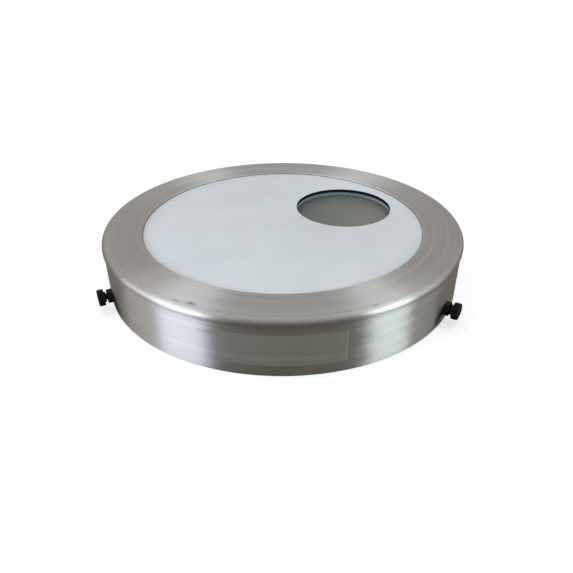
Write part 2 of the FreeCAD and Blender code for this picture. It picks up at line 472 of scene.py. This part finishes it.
def makeFoam():
    # Closed-cell foam ring: slate grey and quite matt, with pin-sized cells on its cut edge
    look = foamLook
    material, tree = newMaterial("closedCellFoam")
    cells = addNode(tree, "TexVoronoi", {
        "Vector": objectPosition(tree), "Scale": 1 / (look["cellSpacing"] * mm),
    }).outputs["Distance"]
    colour = blendColours(tree, cells, hexToLinear(look["dark"]), hexToLinear(look["light"]))
    bump = addNode(tree, "Bump", {
        "Height": cells, "Distance": look["cellDepth"] * mm, "Strength": 0.7,
    })
    shader = addNode(tree, "BsdfPrincipled", {
        "Base Color": colour,
        "Roughness": look["roughness"],
        "IOR": 1.45,
        "Normal": bump.outputs[0],
    })
    finishMaterial(tree, shader)
    return material


nylonLook = {
    "colour": "040405",
    "worn": "0b0b0d",
    "grainSpacing": 0.25,
    "grainDepth": 0.015,
    "wearSpacing": 2.5,
    "roughness": 0.48,
    "wornRoughness": 0.66,
    "shine": 0.25,
}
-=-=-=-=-
## [Aim of the exercise]
Starting with the first line of the data above, copy each line exactly until you reach the line with "return material"; include that line as well.

## [In response]
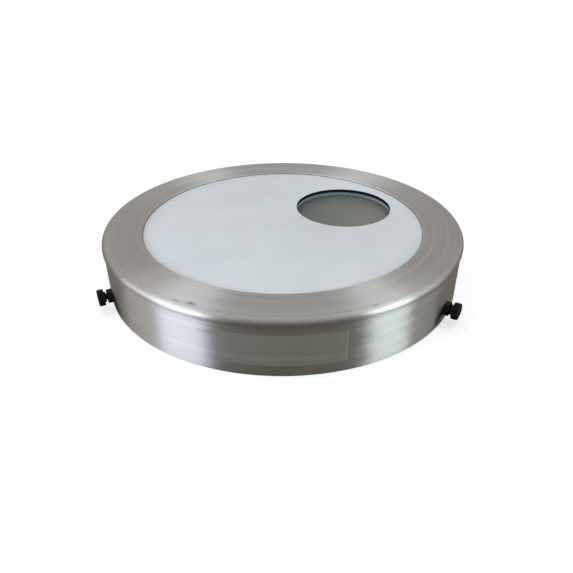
Write part 2 of the FreeCAD and Blender code for this picture. It picks up at line 472 of scene.py. This part finishes it.
def makeFoam():
    # Closed-cell foam ring: slate grey and quite matt, with pin-sized cells on its cut edge
    look = foamLook
    material, tree = newMaterial("closedCellFoam")
    cells = addNode(tree, "TexVoronoi", {
        "Vector": objectPosition(tree), "Scale": 1 / (look["cellSpacing"] * mm),
    }).outputs["Distance"]
    colour = blendColours(tree, cells, hexToLinear(look["dark"]), hexToLinear(look["light"]))
    bump = addNode(tree, "Bump", {
        "Height": cells, "Distance": look["cellDepth"] * mm, "Strength": 0.7,
    })
    shader = addNode(tree, "BsdfPrincipled", {
        "Base Color": colour,
        "Roughness": look["roughness"],
        "IOR": 1.45,
        "Normal": bump.outputs[0],
    })
    finishMaterial(tree, shader)
    return material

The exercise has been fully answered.